As for the comparisons to CitR… I didn’t really find this to be a coming-of-age story so much as an “ordinary person in improbable situation” story. Like Nancy Botwin in Weeds. Except not as deep and with less-interesting characters (esp. the female ones).

In conclusion, I’m not buying the Literary God rhetoric, but I still want to read Wonder Boys.

This is what I thought I heard…

…on the news (Global) last night, but I thought maybe I’d missed something. Apparently not.

The CBC headline and first paragraph (emphasis mine):

Gifted doctor, fiancée killed in weekend hit-and-run in Vancouver

An 18-year-old man is facing numerous impaired-driving charges after a weekend hit-and-run in Vancouver that killed a gifted cardiologist and his new fiancée as they were crossing a street.

Now, this is a terrible story and I’m not in any way making light of it, but… why is the man “a gifted cardiologist” and the woman just “his fiancee”? He was also her fiance and she was… well, I assume she was something besides his fiancee. It’s 2009, not 1909.

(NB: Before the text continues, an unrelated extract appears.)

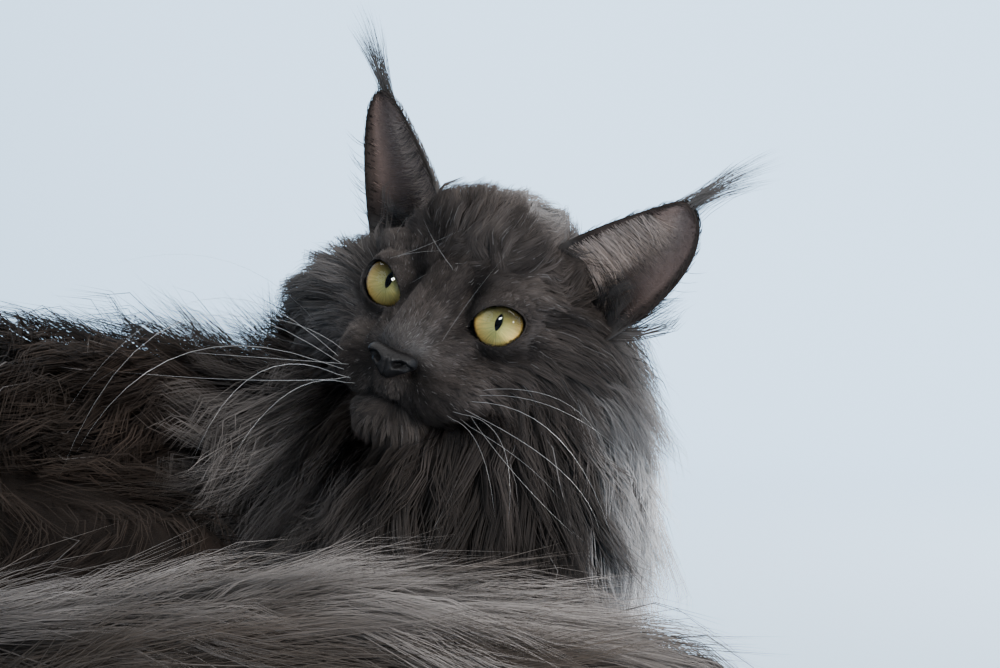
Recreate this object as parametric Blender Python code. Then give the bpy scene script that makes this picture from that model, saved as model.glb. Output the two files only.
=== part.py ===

Now, I’m aware that pointing out this kind of stuff is why people hate feminists. They call it nitpicking. I say language matters. Framing matters. The fact is, at least two separate news sources reported the story the same way and apparently no one at either network thought there was anything wrong with identifying the couple this way (and the CBC is supposed to be progressive).  I find that problematic.